Commander of the First Army of Turkey
- In office 20 August 2004 – 19 August 2005
- Preceded by: Yaşar Büyükanıt
- Succeeded by: İlker Başbuğ

Personal details
- Born: Ahmet Hurşit Tolon 3 August 1942 (age 83) Istanbul, Turkey
- Spouse: Ayla Tolon
- Children: 1

Military service
- Branch/service: Turkish Army
- Years of service: 1962–2005
- Rank: General

= Hurşit Tolon =

Turkish general (born 1942)

Ahmet Hurşit Tolon (born 3 August 1942) is a retired Turkish general who served as the Commander of the First Army of Turkey from 2004 to 2005. In August 2013 he was sentenced to aggravated life imprisonment as part of the Ergenekon trials.

==Military career==
He was promoted to brigadier general in 1989. As a brigadier-general he was Chief of General Staff General Secretariat and Commander 28 Motorised Infantry Brigade. In 1993 he was promoted to the rank of Major General. Chief of General Staff General Secretariat in this rank, he served as Vice Commander of the Gendarmerie Public Order Corps Commander and Deputy Commander 7th Corps. In 1997, he was promoted to lieutenant general. He was Commander 15th Corps and General Staff Logistics President while at this rank.

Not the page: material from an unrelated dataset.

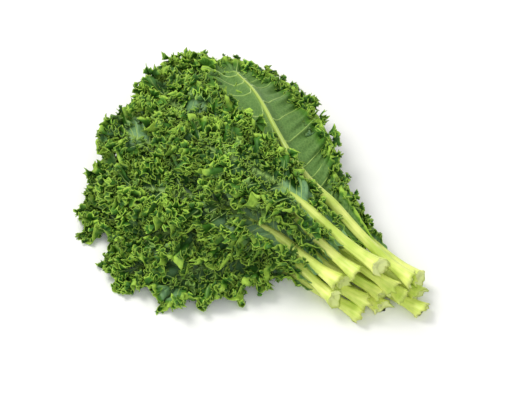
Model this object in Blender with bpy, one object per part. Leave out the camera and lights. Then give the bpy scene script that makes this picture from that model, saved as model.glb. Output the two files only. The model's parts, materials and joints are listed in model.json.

Tolon is accused of establishing the National Strategies and Operations Department of Turkey (TUSHAD) in 1993 on instructions from Ergenekon, while Tolon was serving as secretary-general of the General Staff of Turkey. Prosecutors allege that TUSHAD carried out the Zirve Publishing House massacre in 2007. TUSHAD is also said to have worked with the Turkish Gendarmerie's JİTEM intelligence unit. The Zirve murders are claimed to be part of the "Cage Action Plan", which is being prosecuted in the Poyrazköy case of the Ergenekon trials.

Tolon is said to have attended meetings of Semih Tufan Gülaltay's National Unity Party.

Tolon graduated from the Turkish Military Academy in 1962 and the Kara Harp Akademisi in 1978.